J’ai rassemblé toutes ces méthodes, dans ma Théorie analytique des Probabilités, où je me suis proposé d’exposer de la manière la plus générale, les principes et l’Analyse du Calcul des Probabilités, ainsi que les solutions des problèmes les plus intéressans et les plus difficiles que ce calcul présente.
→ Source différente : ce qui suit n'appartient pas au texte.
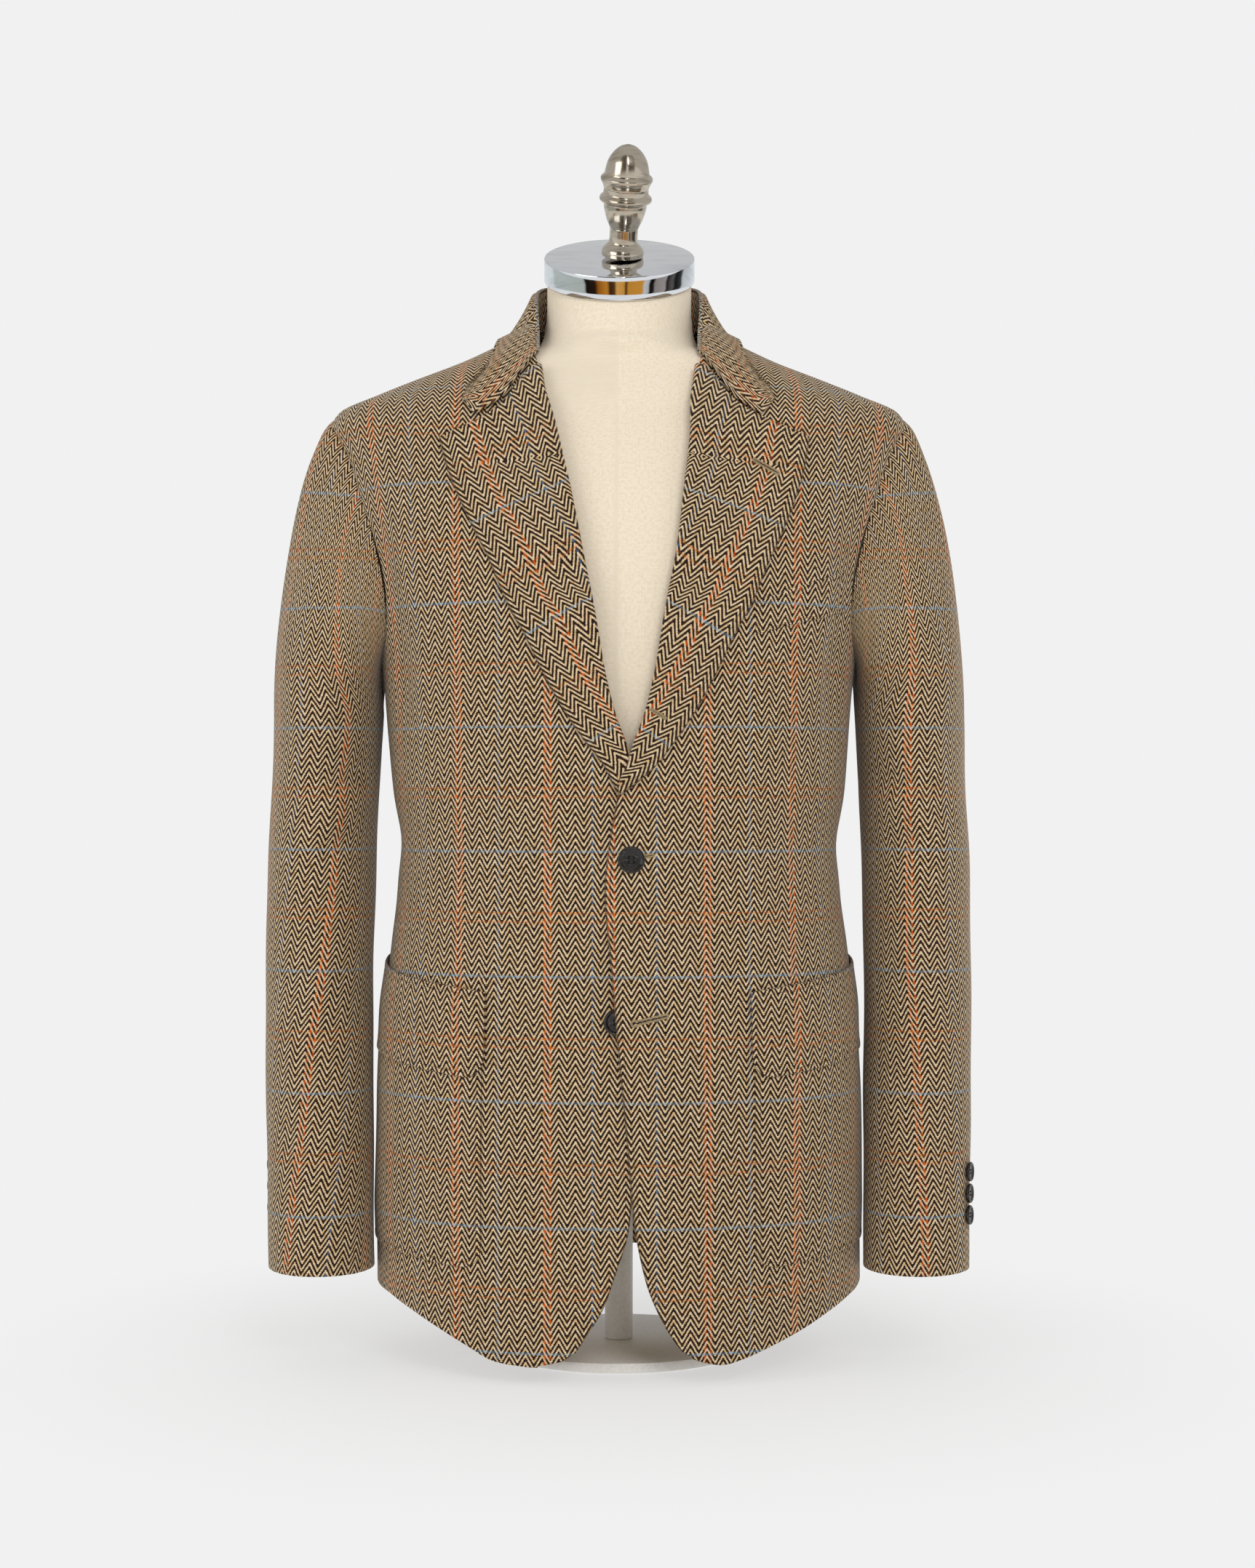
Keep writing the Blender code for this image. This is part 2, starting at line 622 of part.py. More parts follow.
def collar_lines(points=5):
    """The collar's leaf on the wearer's left: one line from fold to edge for each station."""
    share = np.linspace(0, 1, points)
    at = np.linspace(0, 1, len(GORGE))
    half = np.interp(share, at, column(GORGE_COLUMNS, GORGE, "half"))
    height = np.interp(share, at, column(GORGE_COLUMNS, GORGE, "height")) + 2 * SEAM
    gorge = around(front_angle(half, height), height, COLLAR_LIFT)
    ends = [(gorge[0], gorge[-1])]
    for fold_x, fold_y, fold_z, edge_x, edge_y, edge_z in COLLAR:
        edge = np.array([edge_x, edge_y or 0.0, edge_z])
        if edge_y is None:
            edge = around(front_angle(edge_x, edge_z), edge_z, COLLAR_LIFT)
        ends.append((np.array([fold_x, fold_y, fold_z]), edge))
    ends = np.array(ends)
    station = np.arange(len(ends))
    halves = np.arange(0, len(ends) - 0.75, 0.5)
    smooth = [[eased(station, ends[:, end, axis])(halves) for axis in range(3)] for end in (0, 1)]
    lines = []
    for fold, edge in zip(np.transpose(smooth[0]), np.transpose(smooth[1])):
        out = (edge - fold) * [1, 1, 0]
        out /= np.linalg.norm(out)
        sag = COLLAR_SAG * np.sin(share * np.pi)
        line = mix(fold, edge, share[:, None]) - out * sag[:, None]
        lines.append(np.concatenate([line[:1], rest_on_body(line[1:], COLLAR_LIFT)]))
    lines[0] = gorge
    return np.array(lines)


def make_collar():
    half = collar_lines()
    other = mirrored(half[-2::-1], -1)
    grid = np.concatenate([half, other])
    inside = grid * np.array([0.0, 0.0, 1.0]) + np.array([0.0, 0.01, -0.03])
    thickened("collar_leaf", grid, inside)
    # The stand rises from the neck seam to just under the fold, inside the leaf.
    fold = half[4::2, 0]
    turn = np.degrees(np.arctan2(fold[:, 0], -fold[:, 1]))
    rise = np.sin(np.radians(np.clip(turn - 90, -12, 90)))
    seam_height = mix(NECK_POINT, BACK_NECK, rise)
    outward = fold * [1, 1, 0] - [0, NECK_MIDDLE_Y, 0]
    outward /= np.linalg.norm(outward, axis=-1, keepdims=True)
    top = fold - outward * (CLOTH + 2 * SEAM) - [0, 0, STAND_UNDER]
    base = plain_around(turn, seam_height) + [0, 0, STAND_UP] - outward * STAND_IN
    left = np.stack([base, mix(base, top, 0.5), top], axis=1)
    grid = np.concatenate([left, mirrored(left[-2::-1], -1)])
    inside = grid * np.array([0.0, 0.0, 1.0]) + np.array([0.0, 0.01, 0.0])
    thickened("collar_stand", grid, inside)


# ---- sleeves ----
def armhole_point(turn, out):
    """A point of the armhole: turn is -90 at the armpit and 90 at the shoulder point."""
    turn = (np.asarray(turn, float) + 90) % 360 - 90
    front = turn <= 90
    share = np.where(front, (turn + 90) / 180, (270 - turn) / 180)
    height = table(ARMHOLE_COLUMNS, ARMHOLE, "height")(share)
    fore = table(ARMHOLE_COLUMNS, ARMHOLE, "front")(share)
    aft = table(ARMHOLE_COLUMNS, ARMHOLE, "back")(share)
    return around(np.where(front, fore, aft), height, out)


def sleeve_ring(turn, height):
    """The sleeve at one height, as a squared ellipse read at angles from its front."""
    x = table(SLEEVE_COLUMNS, SLEEVE, "x")(height)
    y = table(SLEEVE_COLUMNS, SLEEVE, "y")(height)
    width = table(SLEEVE_COLUMNS, SLEEVE, "half_width")(height)
    depth = table(SLEEVE_COLUMNS, SLEEVE, "half_depth")(height)
    turn = np.radians(turn)
    across, forward = width * np.sin(turn), depth * np.cos(turn)
    return np.stack([x + across, y - forward, height + 0 * turn], axis=-1)


def sleeve_grid(turns):
    """Rows from the armhole over the sleeve head and down to the cuff; turns has a row each."""
    low_heights = sleeve_heights()[CAP_ROWS:]
    leave_head, arrive_head = HEAD_LEAVE, HEAD_ARRIVE
    grid = []
    for t, turn in zip(np.linspace(0, 1, CAP_ROWS), turns[:CAP_ROWS]):
        top = (1 + np.sin(np.radians(turn))) / 2
        facing = np.cos(np.radians(turn))
        start = armhole_point(turn, HEAD_LIFT)
        inwards = ARMHOLE_CENTRE - start
        inwards[:, 0] = 0
        inwards /= np.linalg.norm(inwards, axis=-1, keepdims=True)
        start = start + inwards * 2 * SEAM
        end = sleeve_ring(turn, SLEEVE[0][0])
        leave = np.stack(
            [
                leave_head["low_x"] + leave_head["rise_x"] * top,
                leave_head["y"] * facing,
                leave_head["low_z"] + leave_head["rise_z"] * top,
            ],
            axis=-1,
        )
        arrive = arrive_head["low_z"] + arrive_head["rise_z"] * top
        arrive = np.stack([0 * top, 0 * top, arrive], axis=-1)
        grid.append(
            start * (1 + 2 * t) * (1 - t) ** 2
            + leave * t * (1 - t) ** 2
            + end * t * t * (3 - 2 * t)
            - arrive * t * t * (1 - t)
        )
    for height, turn in zip(low_heights, turns[CAP_ROWS:]):
        grid.append(sleeve_ring(turn, height))
    return np.array(grid)


def sleeve_heights():
    """The height at which each row of a sleeve crosses its seams."""
    head = np.linspace(HEAD_TOP, SLEEVE[0][0], CAP_ROWS)
    return np.concatenate([head, np.linspace(SLEEVE[0][0], SLEEVE[-1][0], LOW_ROWS + 1)[1:]])


def sleeve_walls(turns):
    """The outside and the inside of a sleeve at these angles."""
    grid = sleeve_grid(turns)
    forwards = sleeve_grid(turns + 1) - sleeve_grid(turns - 1)
    normal = np.cross(np.gradient(grid, axis=0), forwards)
    normal /= np.linalg.norm(normal, axis=-1, keepdims=True)
    return grid, grid - normal * CLOTH


def make_sleeves(under_columns=10):
    gap = math.degrees(SEAM / 2 / SLEEVE[0][3])
    heights = sleeve_heights()
    forearm = table(SEAM_COLUMNS, SLEEVE_SEAMS, "forearm")(heights)[:, None]
    crown = table(SEAM_COLUMNS, SLEEVE_SEAMS, "crown")(heights)[:, None]
    for name, side in (("left", 1), ("right", -1)):
        hindarm = table(SEAM_COLUMNS, SLEEVE_SEAMS, f"hindarm_{name}")(heights)[:, None]
        before = mix(forearm + gap, crown, np.array(BEFORE_CROWN))
        behind = mix(crown, hindarm - gap, np.array(BEHIND_CROWN))
        upper = np.concatenate([before, behind], axis=1)
        under = mix(hindarm + gap, forearm + 360 - gap, np.linspace(0, 1, under_columns))
        for piece, turns in (("sleeve_upper", upper), ("sleeve_under", under)):
            outer, inner = sleeve_walls(turns)
            shell(f"{piece}_{name}", mirrored(outer, side), mirrored(inner, side))


# ---- pockets ----
def pocket_grid(angles, top, bottom, columns, rows, lower_corner):
    """Angles and heights of a pocket whose lower corners are rounded."""
    share = np.linspace(0, 1, columns)
    angle = mix(angles[0], angles[1], share)
    width = math.radians(angles[1] - angles[0]) * BODY_REACH
    from_end = np.minimum(share, 1 - share) * width
    near = np.clip(lower_corner - from_end, 0, lower_corner)
    raised = lower_corner - np.sqrt(lower_corner**2 - near**2)
    high = mix(top[0], top[1], share)
    low = mix(bottom[0], bottom[1], share) + raised
    down = np.linspace(0, 1, rows)[:, None]
    return angle + 0 * down, mix(low, high, down)


def make_pockets():
    flap_bottom = (FLAP_TOP[0] - FLAP_DEPTH, FLAP_TOP[1] - FLAP_DEPTH)
    patch = pocket_grid(PATCH_ANGLES, PATCH_TOP, PATCH_BOTTOM, 10, 8, POCKET_CORNER)
    flap = pocket_grid(FLAP_ANGLES, FLAP_TOP, flap_bottom, 10, 4, POCKET_CORNER)
    for name, side in (("left", 1), ("right", -1)):
        body_shell(f"pocket_patch_{name}", *patch, LAY + CLOTH, side)
        body_shell(f"pocket_flap_{name}", *flap, 2 * (LAY + CLOTH), side)
    share = np.linspace(0, 1, 6)
    down = np.linspace(0, 1, 3)[:, None]
    height = mix(mix(*WELT_BOTTOM, share), mix(*WELT_TOP, share), down)
    x = mix(mix(*WELT_BOTTOM_X, share), mix(*WELT_TOP_X, share), down)
    body_shell("breast_welt", front_angle(x, height), height, LAY + CLOTH, 1)


# ---- buttons ----
def make_button(name, point, normal, diameter):
    seat = point + normal * BUTTON_SEAT[diameter]
    outline = [(high * BUTTON_THICK, wide * diameter / 2) for high, wide in BUTTON_OUTLINE]
    turned(name, outline, seat, normal, "horn", 16)


def make_buttons():
    spots = (
        ("button_front_top", BUTTON_X, TOP_BUTTON_Z, float(overlap(BUTTON_X, TOP_BUTTON_Z))),
        ("button_front_low", LOW_BUTTON_X, LOW_BUTTON_Z, 0.0),
    )
    for name, x, height, out in spots:
        angle = float(front_angle(x, height))
        low = around(angle, height, out)
        high = around(angle, height, out + 0.01)
        make_button(name, low, (high - low) / 0.01, BUTTON_FRONT)
    lines = (("left", 1, CUFF_BUTTON_LEFT), ("right", -1, CUFF_BUTTON_RIGHT))
    for side_name, side, turn in lines:
        for number, height in enumerate(CUFF_BUTTONS):
            ring = sleeve_ring(np.array([turn - 1, turn, turn + 1]), height)
            above = sleeve_ring(turn, height + 0.001)
            normal = np.cross(above - ring[1], ring[2] - ring[0])
            normal *= np.sign(normal[0]) / np.linalg.norm(normal)
            make_button(
                f"button_cuff_{side_name}_{number + 1}",
                mirrored(ring[1], side),
                mirrored(normal, side),
                BUTTON_CUFF,
            )


# ---- dress form and stand ----
def form_ring(angles, height):
    """The form inside the jacket at one height, drawn in where it passes the armholes."""
    gap = mix(FORM_GAP, FORM_SHOULDER_GAP, float(soft_step(height, *SHOULDER_REST)))
    ring = around(angles, height, -gap)
    beyond = np.maximum(np.abs(ring[:, 0]) - FORM_SHOULDER, 0)
    kept = FORM_SHOULDER_REACH * np.tanh(beyond / FORM_SHOULDER_REACH)
    ring[:, 0] -= np.sign(ring[:, 0]) * (beyond - kept)
    return ring


def make_form(segments=36, rows=16):
    angles = np.linspace(0, 360, segments, endpoint=False)
    axis = np.array([0.0, -math.sin(CAP_TILT), math.cos(CAP_TILT)])
    top = np.array(CAP_TOP) - axis * (CAP_BAND + SEAM)
    levels = list(np.linspace(FORM_BOTTOM + FORM_HEM, FORM_YOKE, rows)) + list(FORM_SLOPE)
    rings = [around(angles, levels[0], -FORM_GAP - FORM_TURN_IN) * [1, 1, 0] + [0, 0, FORM_BOTTOM]]
    rings += [form_ring(angles, height) for height in levels]
    turn = np.radians(angles)[:, None]
    sideways = np.array([1.0, 0.0, 0.0])
    for share, radius in NECK_RINGS:
        tilt = CAP_TILT * share
        centre = mix(np.array(NECK_FOOT), top, share)
        forward = np.array([0.0, -math.cos(tilt), -math.sin(tilt)])
        rings.append(centre + radius * (np.sin(turn) * sideways + np.cos(turn) * forward))
    loft("form_torso", rings, "linen")
    band = (
        (0.0, CAP_RADIUS - CAP_EDGE),
        (CAP_EDGE, CAP_RADIUS),
        (CAP_BAND - CAP_EDGE, CAP_RADIUS),
        (CAP_BAND, CAP_RADIUS - CAP_EDGE),
    )
    turned("neck_cap", band, top + axis * SEAM, axis, "chrome", 40)
    lean = np.array([math.sin(FINIAL_LEAN), 0.0, 0.0])
    foot = max(radius for height, radius in FINIAL if height < FINIAL_FOOT)
    seat = np.array(CAP_TOP) + [FINIAL_X, 0, 0] + axis * (SEAM + foot * FINIAL_LEAN)
    turned("finial", FINIAL, seat, axis + lean, "nickel", 28)


def make_stand():
    up = (0.0, 0.0, 1.0)
    base = (
        (0.0, BASE_RADIUS - BASE_EDGE),
        (BASE_EDGE, BASE_RADIUS),
        (BASE_THICK - BASE_EDGE, BASE_RADIUS),
        (BASE_THICK, BASE_RADIUS - BASE_EDGE),
    )
    turned("stand_base", base, (0, STAND_Y, 0), up, "paint", 40)
    length = FORM_BOTTOM - BASE_THICK - 2 * SEAM
    pole = ((0.0, POLE_RADIUS), (length, POLE_RADIUS))
    turned("stand_pole", pole, (0, STAND_Y, BASE_THICK + SEAM), up, "paint", 20)


def main():
    for old in list(bpy.data.objects):
        bpy.data.objects.remove(old, do_unlink=True)
    make_form()
    make_stand()
    make_fronts()
    make_backs()
    make_lapels()
    make_collar()
    make_sleeves()
    make_pockets()
    make_buttons()
    for piece in bpy.context.scene.collection.objects:
        piece.location.y = SHIFT_Y


main()
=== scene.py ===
# %% [markdown]
# # A tweed hacking jacket on a dress form
#
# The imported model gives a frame: plain closed solids in metres, +Z up, the jacket facing -Y and the
# wearer's left at +X. Here each plain solid is replaced by a finer piece that lies in the same
# place, cut from cloth that has a weave, a check, rolled edges, stitching and soft creases.

# %% Load the frame
import math

import bmesh
import bpy
import numpy as np
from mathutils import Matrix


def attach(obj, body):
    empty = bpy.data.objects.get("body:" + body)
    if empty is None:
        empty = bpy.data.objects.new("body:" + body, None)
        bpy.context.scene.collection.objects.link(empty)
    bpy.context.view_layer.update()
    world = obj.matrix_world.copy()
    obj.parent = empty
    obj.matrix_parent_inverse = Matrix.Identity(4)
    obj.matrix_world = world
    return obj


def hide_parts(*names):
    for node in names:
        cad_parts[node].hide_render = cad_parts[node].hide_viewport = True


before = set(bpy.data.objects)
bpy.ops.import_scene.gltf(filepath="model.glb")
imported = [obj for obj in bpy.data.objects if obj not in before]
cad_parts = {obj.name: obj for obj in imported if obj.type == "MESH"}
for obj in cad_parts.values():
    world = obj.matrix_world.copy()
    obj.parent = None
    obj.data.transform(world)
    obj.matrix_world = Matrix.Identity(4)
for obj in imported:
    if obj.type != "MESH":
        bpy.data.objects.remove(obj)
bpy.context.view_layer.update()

print("frame loaded:", len(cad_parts), "nodes")

# %% [markdown]
# ## The cut of the jacket
#
# A tailor keeps a draft: a few widths and depths at named heights, and curves drawn through them.
# These short tables are that draft, the same one that the plain solids were made from, so every
# fine piece lands on its solid. Lengths are in metres and angles in degrees, from the centre front
# (0) over the side (90) to the centre back (180).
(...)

On voit par cet Essai, que la théorie des probabilités n’est au fond, que le bon sens réduit au calcul : elle fait apprécier avec exactitude ce que les esprits justes sentent par une sorte d’instinct, sans qu’ils puissent souvent s’en rendre compte. Elle ne laisse rien d’arbitraire dans le choix des opinions et des partis à prendre, toutes les fois que l’on peut, à son moyen, déterminer le choix le plus avantageux. Par là, elle devient le supplément le plus heureux à l’ignorance et à la faiblesse de l’esprit humain. Si l’on considère les méthodes analytiques auxquelles cette théorie a donné naissance, la vérité des principes qui lui servent de base, la logique fine et délicate qu’exige leur emploi dans la solution des problèmes, les établissemens d’utilité publique qui s’appuient sur elle, et l’extension qu’elle a reçue et qu’elle peut recevoir encore, par son application aux questions les plus importantes de la Philosophie naturelle et des sciences morales ; si l’on observe ensuite que dans les choses mêmes qui ne peuvent être soumises au calcul, elle donne les aperçus les plus sûrs qui puissent nous guider dans nos jugemens, et qu’elle apprend à se garantir des illusions qui souvent nous égarent, on verra qu’il n’est point de science plus digne de nos méditations, et qu’il soit plus utile de faire entrer dans le système de l’instruction publique.
- ↑ Les considérations suivantes sont entièrement indépendantes du lieu de ce siége et de sa nature.
- ↑ Je désigne ici par la dénomination de principes, les rapports généraux des phénomènes.
- ↑ La narration que Montaigne fait dans ses Essais, de l’amitié qui existait entre lui et la Boëtie, offre un exemple bien remarquable d’un genre de sympathie extrêmement rare.